Der von der Regierung von O. gemäß § 47 Abs. 1 BImSchG i. V. m. Art. 8 BayImSchG erarbeitete „Luftreinhalteplan für die Stadt M. unter Beteiligung des Umlandes“ (3. Fortschreibung, Stand April 2012) schlägt in dem als Anlage A2 beigefügten „Teilplan für die Stadt S.“ den Bau des Entlastungstunnels der … vor und spricht diesem Vorhaben, das von der Regierung von O. und dem Staatlichen Bauamt W. zu veranlassen sei, bezüglich der Luftschadstoffbelastung ein deutliches Minderungspotenzial zu (A2-12). Bereits in der Vorbemerkung zu diesem Teilplan wird aber darauf verwiesen, dass ein verbindlicher Luftreinhalteplan keine bestehenden Rechtsgrundlagen oder Verwaltungsverfahren für die Realisierung der Maßnahmen ersetzt und keine neuen Zuständigkeiten schafft (A2-11). An anderer Stelle wird zu den gegen den Tunnelbau vorgebrachten Argumenten angemerkt, dass der Luftreinhalteplan diese planfestgestellte Maßnahme zwar im Hinblick auf deren NO₂-Minderungspotenzial aufgreife, sie aber nicht fordere (S. 95). Diese Aussagen lassen erkennen, dass die Regierung von O. mit der Aufstellung des Luftreinhalteplans in der derzeitigen Fassung keine Verpflichtung zur Verwirklichung dieses überörtlichen Straßenbauvorhabens statuieren wollte. Selbst wenn dies aber der Fall wäre, ergäbe sich daraus für die in die Luftreinhalteplanung eingebundenen Staatsbehörden und Kommunen eine Umsetzungspflicht nach § 47 Abs. 6 BImSchG nur innerhalb ihres jeweiligen Zuständigkeitsbereichs (vgl. Köck in BeckOK Umweltrecht, BImSchG, § 47 Rn. 18; Jarass in Jarass, BImSchG, 12. Aufl. 2017, § 47 Rn. 55 ff.). Da die Beklagte für die Realisierung des Tunnelprojekts nicht zuständig ist, könnte sie durch einen ihr Stadtgebiet betreffenden Reinhalteplan insoweit nicht zu einem bestimmten Handeln oder Unterlassen verpflichtet werden.

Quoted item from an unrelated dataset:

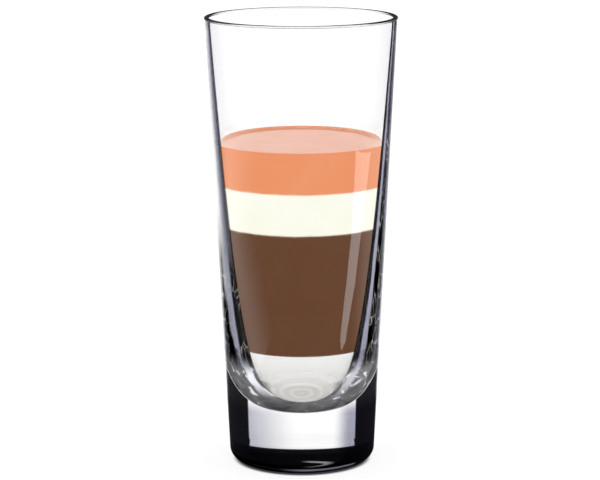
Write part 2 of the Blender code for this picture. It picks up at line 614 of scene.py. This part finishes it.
def blocks_of(finish, height, away, leaving):
    """The painted shade of the black blocks beside the window of the base."""
    block = finish.steps(away, *BLOCK_START) * finish.fade(away, *BLOCK_END)
    only_glass = finish.fade(finish.ray("Transmission Depth"), *ONE_CROSSING)
    return block * leaving * only_glass * finish.fade(height, *BLOCK_TOP)


def heel_of(finish, place, height, side, entering, leaving):
    """The painted shade of the heel, dark seen through the glass and on its front."""
    front = finish.fade(finish.along(place, "Y"), *HEEL_FRONT)
    front = front * finish.steps(side, *HEEL_FRONT_SIDE)
    front = finish.fade(height, *HEEL_TOP) * front
    through = leaving * finish.bigger(finish.fade(height, *HEEL_BOTTOM), front)
    shade = entering * finish.fade(height, *HEEL_TOP)
    return finish.bigger(through, shade * finish.steps(side, *HEEL_SHADE_SIDE))


# %% The outside
RIGHT = (-0.008, 0.008)  # the sides of the axis between which left turns into right
WALL_BOTTOM, BASE_TOP = (0.033, 0.0395), (0.020, 0.026)
FADE_START = (0.090, 0.140, 0.38, 0.62)
FADE_REACH, FADE_HEIGHTS = 0.5, (0.060, 0.092)
GLINT_COLOUR = (0.58, 0.55, 0.47, 1)
LINE_DEPTH, BLACK_DEPTH, GLINT_DEPTH, PALE_DEPTH = 0.97, 0.992, 0.6, 0.85
STREAK_STRETCH, STREAK_SCALE = 0.12, 380.0
MOTTLE = (0.20, 0.50, 0.93, 1.0)  # how the streaks lighten the dark bands a little
GLINTS_ON_LINE = 0.5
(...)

d) Entgegen der Auffassung des Verwaltungsgerichts verstößt weder die Fragestellung noch die Begründung des Bürgerbegehrens gegen das aus der verfassungsrechtlich gewährleisten Abstimmungsfreiheit (Art. 7 Abs. 2, Art. 12 Abs. 3 BV) folgende Täuschungs- und Irreführungsverbot (dazu BayVGH, U.v. 4.7.2016 – 4 BV 16.105 – BayVBl 2017, 92 Rn. 27 f. m.w.N.).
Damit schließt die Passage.